* Work instructions: Keep only the lines of the data below that contain "caption", and copy them.

-- begin Data excerpts --

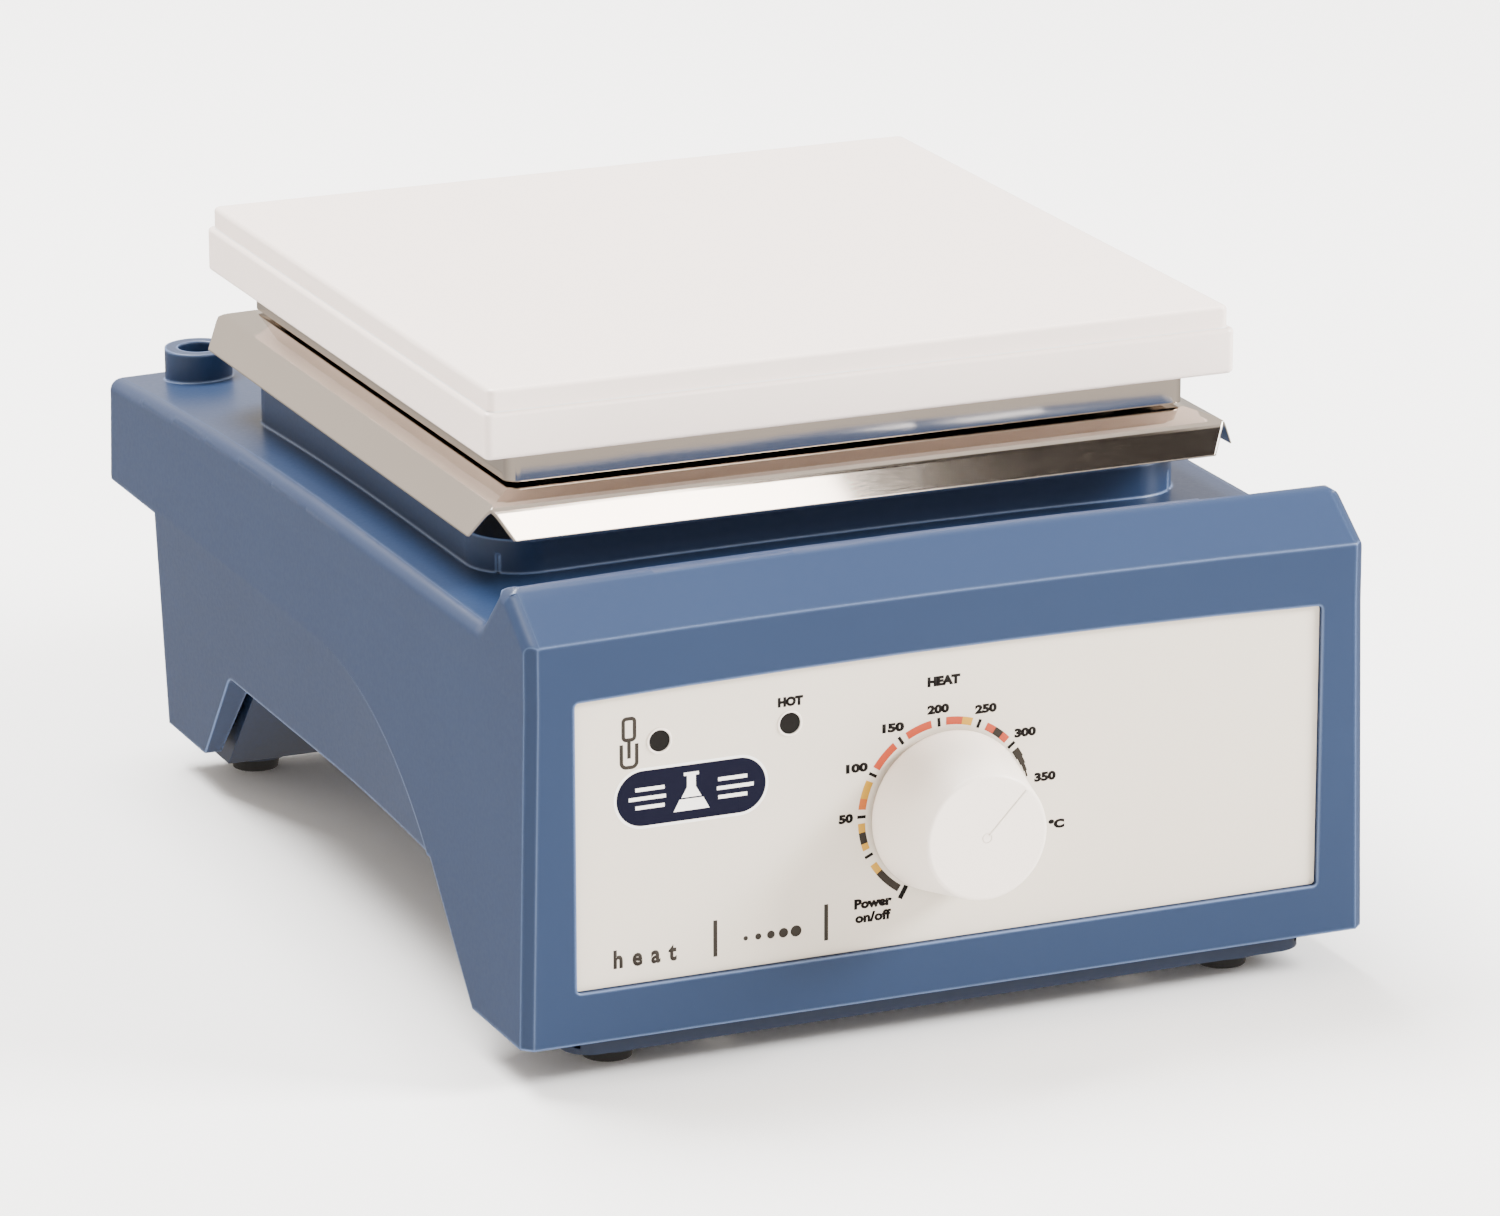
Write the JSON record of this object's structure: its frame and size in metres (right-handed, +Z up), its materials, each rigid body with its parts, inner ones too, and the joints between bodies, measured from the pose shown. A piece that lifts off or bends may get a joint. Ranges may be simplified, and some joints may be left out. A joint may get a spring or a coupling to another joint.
{
  "type": "laboratory hot plate",
  "caption": "Square ceramic-topped laboratory hot plate on a cast housing with a heat control knob, a spill deflector and a retort rod socket.",
  "frame": {"origin": "on the bench under the middle of the whole outline", "axes": "+Z up, the control knob faces -Y, +X to the right seen from the front"},
  "size_m": [0.1706, 0.2482, 0.121],
  "materials": {
    "housing_paint": "satin",
    "pan_paint": "satin",
    "steel": "satin",
    "polished_steel": "polished",
    "rubber": "matte",
    "fascia": "matte",
    "lens": "gloss",
    "board": "matte",
    "moulding": "matte",
    "knob": "satin",
    "plate": "gloss",
    "insulation": "matte",
    "element": "matte",
    "brass": "satin"
  },
  "bodies": {
    "unit": {"housing": "housing_paint", "base_pan": "pan_paint", "pan_screws": "steel", "foot_front_left": "rubber", "foot_front_right": "rubber", "foot_rear_left": "rubber", "foot_rear_right": "rubber", "fascia_panel": "fascia", "power_lamp": "lens", "hot_lamp": "lens", "lamp_board": "board", "energy_regulator": "moulding", "regulator_nut": "steel", "top_plate": "plate", "element_pan": "polished_steel", "insulation_board": "insulation", "heating_element": "element", "spill_deflector": "polished_steel", "plate_studs": "steel", "plate_spacers": "steel", "plate_nuts": "steel", "hot_switch": "element", "terminal_block": "moulding", "earth_stud": "brass", "mains_inlet": "moulding", "inlet_pins": "brass", "inlet_screws": "steel"},
    "knob": {"control_knob": "knob", "regulator_spindle": "steel"}
  },
  "joints": [
    {"name": "knob_turn", "type": "hinge", "parent": "unit", "child": "knob", "pos_m": [-0.0015, -0.1155, 0.0435], "axis": [0, 1, 0], "range_deg": [-194, 35]}
  ]
}
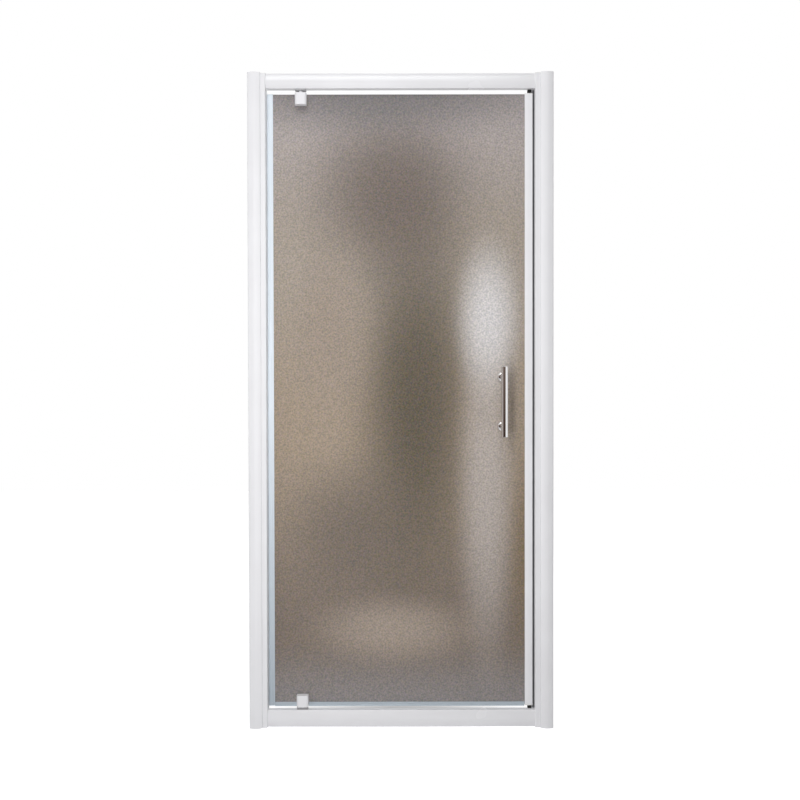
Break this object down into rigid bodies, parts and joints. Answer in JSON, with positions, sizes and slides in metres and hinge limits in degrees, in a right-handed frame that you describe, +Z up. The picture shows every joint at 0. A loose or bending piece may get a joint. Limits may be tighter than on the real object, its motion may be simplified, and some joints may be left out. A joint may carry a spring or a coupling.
{
  "type": "pivot shower door",
  "caption": "White framed shower door: one obscured glass leaf on top and bottom pivots, round bar handle, extruded wall profiles that adjust sideways.",
  "frame": {"origin": "centre of the threshold rail's underside, in the plane of the pivot pins", "axes": "+X to the right seen from outside, -Y out of the shower, +Z up"},
  "size_m": [0.86, 0.0787, 1.85],
  "materials": {
    "powder_white": "gloss",
    "white_nylon": "satin",
    "obscured_glass": "obscured",
    "clear_seal": "clear",
    "magnet_grey": "matte",
    "black_rubber": "matte",
    "grey_gasket": "matte",
    "chrome": "polished",
    "stainless": "satin"
  },
  "bodies": {
    "frame": {"hinge_jamb": "powder_white", "strike_jamb": "powder_white", "hinge_jamb_cap": "white_nylon", "strike_jamb_cap": "white_nylon", "threshold_rail": "powder_white", "top_rail": "powder_white", "rail_screws": "stainless", "left_lock_screws": "stainless", "right_lock_screws": "stainless", "bottom_pivot_bush": "white_nylon", "top_pivot_bush": "white_nylon", "bush_screws": "stainless", "thrust_washer": "white_nylon", "strike_magnet_strip": "magnet_grey"},
    "left_wall_profile": {"left_wall_profile": "powder_white", "left_wall_plug": "white_nylon"},
    "right_wall_profile": {"right_wall_profile": "powder_white", "right_wall_plug": "white_nylon"},
    "door": {"glass_panel": "obscured_glass", "bottom_pivot_block": "powder_white", "top_pivot_block": "powder_white", "bottom_pivot_pin": "stainless", "top_pivot_pin": "stainless", "bottom_front_gasket": "grey_gasket", "top_front_gasket": "grey_gasket", "bottom_back_gasket": "grey_gasket", "top_back_gasket": "grey_gasket", "bottom_clamp_plate": "powder_white", "top_clamp_plate": "powder_white", "clamp_screws": "stainless", "clamp_sleeves": "white_nylon", "door_edge_profile": "powder_white", "edge_glazing_gasket": "grey_gasket", "door_magnet_strip": "magnet_grey", "top_edge_cap": "white_nylon", "bottom_edge_cap": "white_nylon", "top_edge_pad": "black_rubber", "bottom_edge_pad": "black_rubber", "hinge_side_seal": "clear_seal", "short_drip_seal": "clear_seal", "long_drip_seal": "clear_seal", "handle_bar": "chrome", "lower_handle_post": "chrome", "upper_handle_post": "chrome", "handle_studs": "stainless", "handle_front_gaskets": "grey_gasket", "handle_back_gaskets": "grey_gasket", "handle_inner_caps": "chrome", "handle_screws": "stainless", "handle_sleeves": "white_nylon"}
  },
  "joints": [
    {"name": "door_pivot", "type": "hinge", "parent": "frame", "child": "door", "pos_m": [-0.2815, 0, 0.925], "axis": [0, 0, -1], "range_deg": [0, 100]},
    {"name": "left_adjustment", "type": "slide", "parent": "frame", "child": "left_wall_profile", "axis": [-1, 0, 0], "range_m": [0, 0.02]},
    {"name": "right_adjustment", "type": "slide", "parent": "frame", "child": "right_wall_profile", "axis": [1, 0, 0], "range_m": [0, 0.02]}
  ]
}
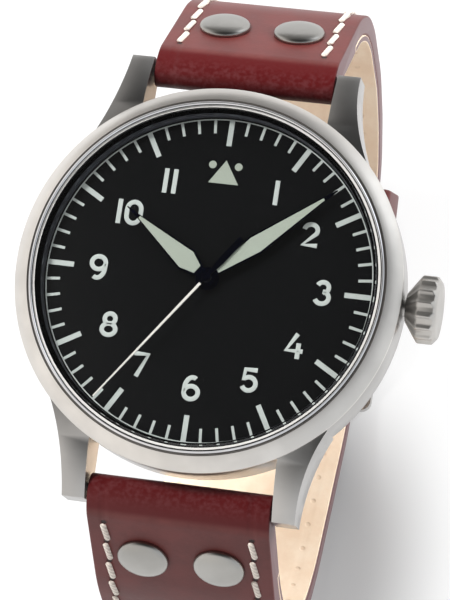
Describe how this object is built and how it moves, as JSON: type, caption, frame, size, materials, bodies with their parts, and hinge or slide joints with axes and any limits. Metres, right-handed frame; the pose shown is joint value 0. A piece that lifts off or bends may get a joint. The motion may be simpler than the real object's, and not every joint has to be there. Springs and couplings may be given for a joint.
{
  "type": "pilot watch",
  "caption": "Round mechanical pilot watch with domed crystal, three hands, fluted onion crown and a riveted, stitched leather strap closed in a buckled loop.",
  "frame": {"origin": "on the hands' axis, in the plane of the strap loop's buckle side, which the watch stands on", "axes": "+Z out of the dial along the hands' axis, +Y towards 12 o'clock, +X towards the crown at 3 o'clock"},
  "size_m": [0.0459, 0.0716, 0.0529],
  "materials": {
    "case_steel": "satin",
    "bezel_steel": "satin",
    "polished_steel": "polished",
    "crystal_glass": "clear",
    "rubber": "matt",
    "dial_black": "matt",
    "marking": "matt",
    "lume": "matt",
    "blued_steel": "gloss",
    "white_hand": "matt",
    "brass": "polished",
    "plate": "rhodium plated",
    "hard_steel": "polished",
    "holder": "matt",
    "burgundy_leather": "waxed",
    "tan_lining": "matt"
  },
  "bodies": {
    "case": {"case_middle": "case_steel", "bezel": "bezel_steel", "crystal": "crystal_glass", "crystal_gasket": "rubber", "rehaut_ring": "polished_steel", "case_back": "case_steel", "back_gasket": "rubber", "dial": "dial_black", "minute_track": "marking", "noon_marker": "marking", "hairspring": "blued_steel", "crown_tube": "case_steel", "main_plate": "plate", "barrel_bridge": "plate", "train_bridge": "plate", "balance_cock": "plate", "pallet_bridge": "plate", "movement_holder": "holder", "strap_upper_leather": "burgundy_leather", "strap_upper_lining": "tan_lining", "strap_lower_leather": "burgundy_leather", "strap_lower_lining": "tan_lining", "rivets": "polished_steel", "spring_bars": "hard_steel", "buckle_bar": "hard_steel", "fixed_keeper": "burgundy_leather"},
    "minute": {"cannon_pinion": "hard_steel", "centre_wheel": "brass", "minute_hand": "blued_steel", "minute_hand_lume": "lume"},
    "hour": {"hour_wheel": "brass", "hour_hand": "blued_steel", "hour_hand_lume": "lume"},
    "seconds": {"fourth_wheel": "brass", "seconds_hand": "white_hand"},
    "motion_wheel": {"minute_wheel": "brass"},
    "third": {"third_wheel": "brass"},
    "escape": {"escape_wheel": "hard_steel"},
    "drum": {"barrel": "brass"},
    "ratchet": {"ratchet_wheel": "hard_steel"},
    "winding_wheel": {"crown_wheel": "hard_steel"},
    "winding": {"winding_pinion": "hard_steel", "sliding_pinion": "hard_steel"},
    "crown_and_stem": {"crown": "case_steel", "winding_stem": "hard_steel", "crown_gasket": "rubber"},
    "balance": {"balance_wheel": "brass"},
    "pallet": {"pallet_fork": "hard_steel"},
    "buckle": {"buckle_frame": "case_steel"},
    "tongue": {"buckle_tongue": "case_steel"},
    "loose_keeper": {"free_keeper": "burgundy_leather"}
  },
  "joints": [
    {"name": "minute_turn", "type": "hinge", "parent": "case", "child": "minute", "pos_m": [0, 0, 0.0466], "axis": [0, 0, -1], "continuous": true},
    {"name": "hour_turn", "type": "hinge", "parent": "case", "child": "hour", "pos_m": [0, 0, 0.049], "axis": [0, 0, -1], "continuous": true},
    {"name": "seconds_turn", "type": "hinge", "parent": "case", "child": "seconds", "pos_m": [0, 0, 0.0448], "axis": [0, 0, -1], "continuous": true},
    {"name": "motion_wheel_turn", "type": "hinge", "parent": "case", "child": "motion_wheel", "pos_m": [0.00103, 0.00282, 0.0486], "axis": [0, 0, -1], "continuous": true},
    {"name": "third_turn", "type": "hinge", "parent": "case", "child": "third", "pos_m": [0.00213, -0.00368, 0.0456], "axis": [0, 0, -1], "continuous": true},
    {"name": "escape_turn", "type": "hinge", "parent": "case", "child": "escape", "pos_m": [-0.00299, -0.00251, 0.0456], "axis": [0, 0, -1], "continuous": true},
    {"name": "barrel_turn", "type": "hinge", "parent": "case", "child": "drum", "pos_m": [0, 0.00665, 0.0456], "axis": [0, 0, -1], "continuous": true},
    {"name": "ratchet_turn", "type": "hinge", "parent": "case", "child": "ratchet", "pos_m": [0, 0.00665, 0.0437], "axis": [0, 0, -1], "continuous": true},
    {"name": "crown_wheel_turn", "type": "hinge", "parent": "case", "child": "winding_wheel", "pos_m": [0.0064, 0, 0.0446], "axis": [0, 0, -1], "continuous": true},
    {"name": "crown_turn", "type": "hinge", "parent": "case", "child": "winding", "pos_m": [0.0235, 0, 0.0472], "axis": [1, 0, 0], "continuous": true},
    {"name": "crown_pull", "type": "slide", "parent": "winding", "child": "crown_and_stem", "axis": [1, 0, 0], "range_m": [0, 0.0009]},
    {"name": "balance_swing", "type": "hinge", "parent": "case", "child": "balance", "pos_m": [-0.00729, -0.0051, 0.045], "axis": [0, 0, -1], "range_deg": [-220, 220], "stiffness_Nm_per_rad": 0.0000002},
    {"name": "pallet_rock", "type": "hinge", "parent": "case", "child": "pallet", "pos_m": [-0.00534, -0.00393, 0.0457], "axis": [0, 0, -1], "range_deg": [-4, 4]},
    {"name": "frame_swing", "type": "hinge", "parent": "case", "child": "buckle", "pos_m": [0, 0.0074, 0.0061], "axis": [1, 0, 0], "range_deg": [0, 3]},
    {"name": "tongue_swing", "type": "hinge", "parent": "buckle", "child": "tongue", "pos_m": [0, 0.0074, 0.0061], "axis": [1, 0, 0], "range_deg": [0, 3]},
    {"name": "keeper_slide", "type": "slide", "parent": "case", "child": "loose_keeper", "axis": [0, 0.9862, 0.1653], "range_m": [-0.001, 0.001]}
  ],
  "couplings": [
    {"joint": "third_turn", "follows": "minute_turn", "ratio": -8},
    {"joint": "seconds_turn", "follows": "minute_turn", "ratio": 60},
    {"joint": "escape_turn", "follows": "minute_turn", "ratio": -720},
    {"joint": "barrel_turn", "follows": "minute_turn", "ratio": -0.16667},
    {"joint": "motion_wheel_turn", "follows": "minute_turn", "ratio": -0.33333},
    {"joint": "hour_turn", "follows": "minute_turn", "ratio": 0.083333},
    {"joint": "crown_wheel_turn", "follows": "crown_turn", "ratio": -0.5},
    {"joint": "ratchet_turn", "follows": "crown_turn", "ratio": 0.4}
  ]
}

-- end Data excerpts --

* Answer for the task:
  "caption": "Square ceramic-topped laboratory hot plate on a cast housing with a heat control knob, a spill deflector and a retort rod socket.",
  "caption": "White framed shower door: one obscured glass leaf on top and bottom pivots, round bar handle, extruded wall profiles that adjust sideways.",
Describe how this object is built and how it moves, as JSON: type, caption, frame, size, materials, bodies with their parts, and hinge or slide joints with axes and any limits. Metres, right-handed frame; the pose shown is joint value 0. A piece that lifts off or bends may get a joint. The motion may be simpler than the real object's, and not every joint has to be there. Springs and couplings may be given for a joint.
  "caption": "Round mechanical pilot watch with domed crystal, three hands, fluted onion crown and a riveted, stitched leather strap closed in a buckled loop.",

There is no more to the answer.